Last night a regressive alliance was toppled. Despite being backed by both Ukip and the Conservative Party, Zac Goldsmith was rejected by the voters of Richmond Park.

Make no mistake, this result will rock the Conservative party – and in particularly dent their plans for a hard and painful Brexit. They may shrug off this vote in public, but their majority is thin and their management of the post-referendum process is becoming more chaotic by the day. This is a real moment, and those of us opposing their post-truth plans must seize it.

I’m really proud of the role that the Green party played in this election. Our local parties decided to show leadership by not standing this time and urging supporters to vote instead for the candidate that stood the best chance of winning for those of us that oppose Brexit. Greens’ votes could very well be "what made the difference" in this election (we received just over 3,500 votes in 2015 and Sarah Olney’s majority is 1,872) - though we’ll never know exactly where they went. Just as importantly though, I believe that the brave decision by the local Green party fundamentally changed the tone of the election.

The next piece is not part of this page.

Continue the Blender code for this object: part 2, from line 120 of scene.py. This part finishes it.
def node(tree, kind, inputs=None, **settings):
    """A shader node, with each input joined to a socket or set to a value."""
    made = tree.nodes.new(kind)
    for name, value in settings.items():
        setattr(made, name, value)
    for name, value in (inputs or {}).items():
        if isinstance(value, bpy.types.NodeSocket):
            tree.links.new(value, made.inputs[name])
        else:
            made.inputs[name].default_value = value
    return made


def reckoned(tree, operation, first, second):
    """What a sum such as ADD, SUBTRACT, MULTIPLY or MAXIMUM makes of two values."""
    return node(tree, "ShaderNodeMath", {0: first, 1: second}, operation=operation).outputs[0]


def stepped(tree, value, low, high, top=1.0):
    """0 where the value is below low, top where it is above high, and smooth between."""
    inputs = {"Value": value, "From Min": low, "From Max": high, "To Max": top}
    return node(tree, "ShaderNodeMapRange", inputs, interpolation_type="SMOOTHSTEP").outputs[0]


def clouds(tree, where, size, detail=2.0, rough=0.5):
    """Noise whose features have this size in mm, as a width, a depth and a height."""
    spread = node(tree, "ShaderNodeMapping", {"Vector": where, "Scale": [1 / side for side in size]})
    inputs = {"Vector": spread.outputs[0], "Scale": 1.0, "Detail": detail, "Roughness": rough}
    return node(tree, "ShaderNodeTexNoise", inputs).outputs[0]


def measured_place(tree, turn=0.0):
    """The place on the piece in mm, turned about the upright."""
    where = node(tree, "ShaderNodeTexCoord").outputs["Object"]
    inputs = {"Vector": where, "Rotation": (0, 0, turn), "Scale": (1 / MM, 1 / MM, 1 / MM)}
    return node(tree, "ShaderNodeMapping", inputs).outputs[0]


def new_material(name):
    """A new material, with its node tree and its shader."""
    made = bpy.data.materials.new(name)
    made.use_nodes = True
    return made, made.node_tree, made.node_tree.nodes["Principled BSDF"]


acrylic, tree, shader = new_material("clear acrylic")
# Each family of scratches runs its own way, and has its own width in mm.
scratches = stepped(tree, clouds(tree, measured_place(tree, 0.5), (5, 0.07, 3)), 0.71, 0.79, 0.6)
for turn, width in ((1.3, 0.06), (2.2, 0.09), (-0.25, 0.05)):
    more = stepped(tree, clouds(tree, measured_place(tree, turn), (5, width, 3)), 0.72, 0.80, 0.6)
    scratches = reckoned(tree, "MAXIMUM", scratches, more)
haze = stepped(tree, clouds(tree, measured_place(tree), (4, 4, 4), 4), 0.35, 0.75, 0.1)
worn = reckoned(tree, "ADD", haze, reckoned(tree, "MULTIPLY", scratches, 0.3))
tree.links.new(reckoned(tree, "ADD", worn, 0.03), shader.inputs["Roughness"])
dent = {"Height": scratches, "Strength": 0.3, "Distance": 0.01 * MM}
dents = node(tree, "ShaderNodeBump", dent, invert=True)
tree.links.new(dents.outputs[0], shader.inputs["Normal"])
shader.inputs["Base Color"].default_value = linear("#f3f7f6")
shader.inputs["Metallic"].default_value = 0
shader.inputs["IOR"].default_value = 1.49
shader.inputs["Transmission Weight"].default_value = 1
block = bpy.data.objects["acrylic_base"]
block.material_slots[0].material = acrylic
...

When I went to Richmond last weekend, I met scores of people motivated to campaign for a "progressive alliance" because they recognised that something bigger than just one by election is at stake. We made a decision to demonstrate you can do politics differently, and I think we can fairly say that was vindicated. 

There are some already attacking me for helping get one more Liberal Democrat into Parliament. Let me be very clear: the Lib Dems' role in the Coalition was appalling – propping up a Conservative government hell bent on attacking our public services and overseeing a hike in child poverty. But Labour’s record of their last time in office isn't immune from criticism either – not just because of the illegal war in Iraq but also their introduction of tuition fees, privatisation of our health service and slavish worship of the City of London. They, like the Liberal Democrats, stood at the last election on an austerity manifesto. There is a reason that we remain different parties, but that doesn’t mean we shouldn't also seize opportunities like this to unite behind what we have in common. Olney is no perfect candidate but she has pledged to fight a hard Brexit, campaign against airport expansion and push for a fair voting system – surely progressives can agree that her win takes us forward rather than backwards?

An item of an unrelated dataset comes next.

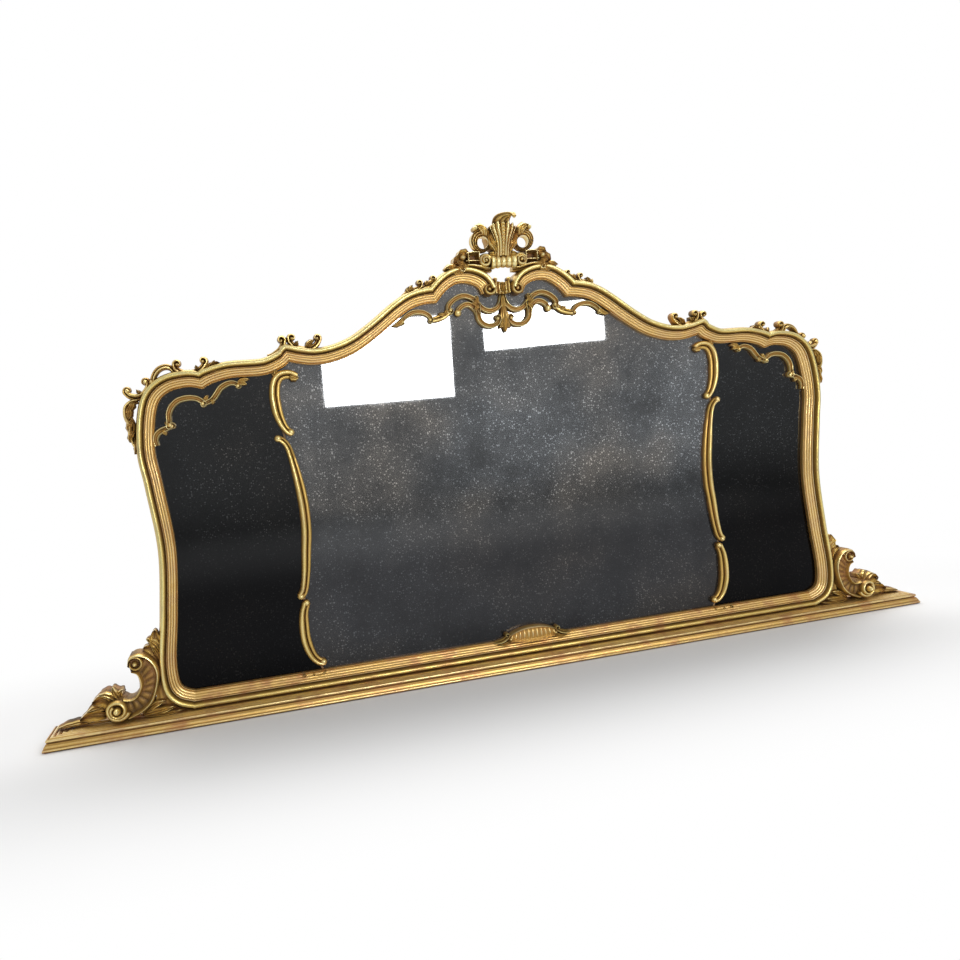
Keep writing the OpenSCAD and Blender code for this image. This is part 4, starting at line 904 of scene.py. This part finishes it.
def pendantHalf(side):
    w, h = fret["width"], fret["height"]
    middle = np.array([0, crownZ])
    parts = scroll(around(middle, [(105, -15), (104, -6), (98, 1), (89, 7), (77, 10.5), (65, 8.5), (55, 2),
                                   (49, -8), (50, -22), (49, -32), (44, -40), (35, -45.5), (23.5, -46),
                                   (14, -42), (10, -34)]), w, h + 1, (-1, -1), (0.95, 0.9), 0, 3.4,
                   "hollow")
    parts += scroll(around(middle, [(88, -21), (85, -13), (77, -7), (67.5, -5), (60, -9), (54, -16),
                                    (51, -24)]), w, h, (0, 0), (0.95, 0.9), 0, 3.4, "hollow")
    parts += scroll(around(middle, [(53, 3), (47, -6), (41, -13), (32, -18), (22, -18.5), (12, -14),
                                    (5, -5), (1.5, 8)]), w, h, (1, 0), (0.8, 0.9), 0, 3, "hollow")
    parts += scroll(around(middle, [(194, -29), (182, -19), (169, -14), (154, -15), (143, -21),
                                    (138, -29)]), w - 1, h - 1, (-1, 1), (0.85, 0.9), 0, 2.8, "hollow")
    parts += [strand(around(middle, [(137, -30), (127, -28), (115, -24), (104, -17)]), w + 2, h,
                     (0.85, 0.8))]
    parts += [dome(middle + [88, -20], 6.5, h + 1)]
    parts += spray(middle + [50, -6], [(-3, 14), (10, 5), (8, -12)], 5, h + 3)
    parts += spray(middle + [112, -22], [(12, 4), (-8, 8)], 5, h + 1)
    parts += spray(middle + [190, -26], [(14, -6), (22, -10)], 5, h)
    parts += [leaf(middle + [1, -32], middle + [11, -52], 6, h + 1),
              leaf(middle + [3, -24], middle + [10, -34], 5, h)]
    return onSide(parts, side)


for sideName, side in (("left", -1), ("right", 1)):
    for node, shape in (("divider_top", dividerTop), ("divider_middle", dividerMiddle),
                        ("divider_foot", dividerFoot), ("foot_curls", footCurls),
                        ("corner_cresting", cornerCresting), ("corner_fret", cornerFret),
                        ("cusp_scroll", cuspScroll), ("arch_sprig", archSprig)):
        gild(makePiece(f"carved_{sideName}_{node}", shape(), side), f"{sideName}_{node}", "bright_gilding")

pendant = pendantHalf(1) + pendantHalf(-1)
pendant += [leaf((0, crownZ - 12), (0, crownZ - 60), 9, fret["height"] + 3, bow=0, veins=5),
            leaf((0, crownZ - 20), (0, crownZ + 13), 6, fret["height"] + 1, bow=0)]
gild(makePiece("carved_pendant_fret", pendant), "pendant_fret", "bright_gilding")


# The link between the crown's volutes: an upright shell of five ribs under a hollowed top edge, with
# painted highlights on the ribs and painted shade between them
def crownShell():
    share = np.linspace(-1, 1, 49)
    t = np.linspace(0, 1, 15)
    low = np.stack([share * 16, crownZ + 10 + 3 * share**2], 1)
    high = np.stack([share * 16, crownZ + 31 + 6 * share**2], 1)
    ribs = np.abs(np.cos(np.pi * 2.5 * share))[:, None] * np.ones_like(t)[None, :]
    height = 12 + 3 * ribs + 3 * np.exp(-((t - 0.94) / 0.09)**2)[None, :]
    return band(low, high, height, 0.3 + 0.6 * ribs, -10)


link = [crownShell()]
for side in (-1, 1):
    link += [dome((side * 13, crownZ + 37), 4, 19), dome((side * 6, crownZ + 14), 4, 18)]
link += [leaf((0, crownZ + 32), (0, crownZ + 9), 5.5, 18, -4, 0)]
gild(makePiece("carved_crown_link", link), "crown_link", "bright_gilding")
print("frets and crestings made")


crestPlace = {"low": crownZ + 57, "waist": crownZ + 84, "top": crownZ + 144.5, "eyeX": 38, "holeR": 10.5,
              "flutes": 6, "lift": 0.38}
crestEye = np.array([crestPlace["eyeX"], crestPlace["low"] + 42])
crestVolute = np.array([34, crestPlace["low"] + 11])


# The middle fan: flutes spread from the narrow waist up to a lobed edge, with a beaded line down its middle.
# Its tone paints highlights on the flute crests and shade in the flutes and in the dips of the beaded line
def crestFan():
    share = np.linspace(-1, 1, 99)
    t = np.linspace(0, 1, 41)
    low = np.stack([share * 15, crestPlace["waist"] - 8 - 3 * share**2], 1)
    lobes = np.abs(np.cos(np.pi * crestPlace["flutes"] / 2 * share))
    high = np.stack([np.sin(share * 1.2) * 26,
                     crestPlace["low"] + 63 + 10 * np.cos(share * 1.4) + 5 * lobes], 1)
    ribs = (lobes**0.9)[:, None] * np.ones_like(t)[None, :]
    middle = np.exp(-(share / 0.07)**2)[:, None]
    beads = middle * (0.5 + 0.5 * np.cos(20 * np.pi * t))[None, :]
    splay = 28 + 12 * np.sin(np.pi * 0.55 * t)[None, :] + 5 * (1 - share**2)[:, None]
    height = splay + 5.5 * ribs * (0.35 + 0.65 * t)[None, :] - 2.5 * beads
    shade = 0.08 + 0.88 * ribs - 0.6 * beads
    return waisted(band(low, high, height, np.clip(shade, 0, 1), 8), 0.22)


# Draws the sides of an upright piece in between its foot and its head, most of all a third of the way up
def waisted(part, amount):
    place = part["points"]
    up = (place[:, 2] - place[:, 2].min()) / np.ptp(place[:, 2])
    place[:, 0] *= 1 - amount * np.sin(np.pi * np.clip(up / 0.75, 0, 1))
    return part


# A side leaf that curls right round its open eye, widest outside, with flutes that run round with it.
# Its tone paints highlights on the flutes and shade between them
def crestRing():
    angle = np.radians(np.linspace(0, 360, 73))
    outside = (0.5 + 0.5 * np.cos(angle - np.radians(65)))**1.3
    ray = np.stack([np.cos(angle), np.sin(angle)], 1)
    first = crestEye + ray * crestPlace["holeR"]
    second = crestEye + ray * (crestPlace["holeR"] + 5.5 + 8.0 * outside)[:, None]
    t = np.linspace(0, 1, 25)
    flutes = np.cos(np.pi * 3 * t)[None, :]**2
    height = 32 + 6 * outside[:, None] + 3.5 * flutes - 3 * t[None, :]**2
    shade = 0.22 + 0.74 * flutes * np.ones_like(angle)[:, None]
    return band(first, second, height, shade, 22)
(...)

Ultimately, last night was not just defeat of a regressive alliance but a victory for hope - a victory that's sorely needed on the back of of the division, loss and insecurity that seems to have marked much of the rest of this year. The truth is that getting to this point hasn’t been an easy process – and some people, including local Green party members have had criticisms which, as a democrat, I certainly take seriously. The old politics dies hard, and a new politics is not easy to forge in the short time we have. But standing still is not an option, nor is repeating the same mistakes of the past. The regressives are building their armies and we either make our alternative work or risk the left being out of power for a generation. 

With our NHS under sustained attack, our climate change laws threatened and the increasing risk of us becoming a tax haven floating on the edge of the Atlantic, the urgent need to think differently about how we win has never been greater. 

An anti-establishment wave is washing over Britain. History teaches us that can go one of two ways. For the many people who are utterly sick of politics as usual, perhaps the idea of politicians occasionally putting aside their differences for the good of the country is likely to appeal, and might help us rebuild trust among those who feel abandoned. So it's vital that we use this moment not just to talk among ourselves about how to work together but also as another spark to start doing things differently, in every community in Britain. That means listening to people, especially those who voted for Britain to leave the EU, hearing what they’re saying and working with them to affect change. Giving people real power, not just the illusion of it.

It means looking at ways to redistribute power and money in this country like never before, and knowing that a by-election in a leafy London suburb changes nothing for the vast majority of our country.

Today let us celebrate that the government's majority is smaller, and that people have voted for a candidate who used her victory speech to say that she would "stand up for an open, tolerant, united Britain".  But tomorrow let’s get started on something far bigger - because the new politics is not just about moments it's about movements, and it will only work if nobody is left behind.

 

Caroline Lucas is the MP for Brighton Pavilion.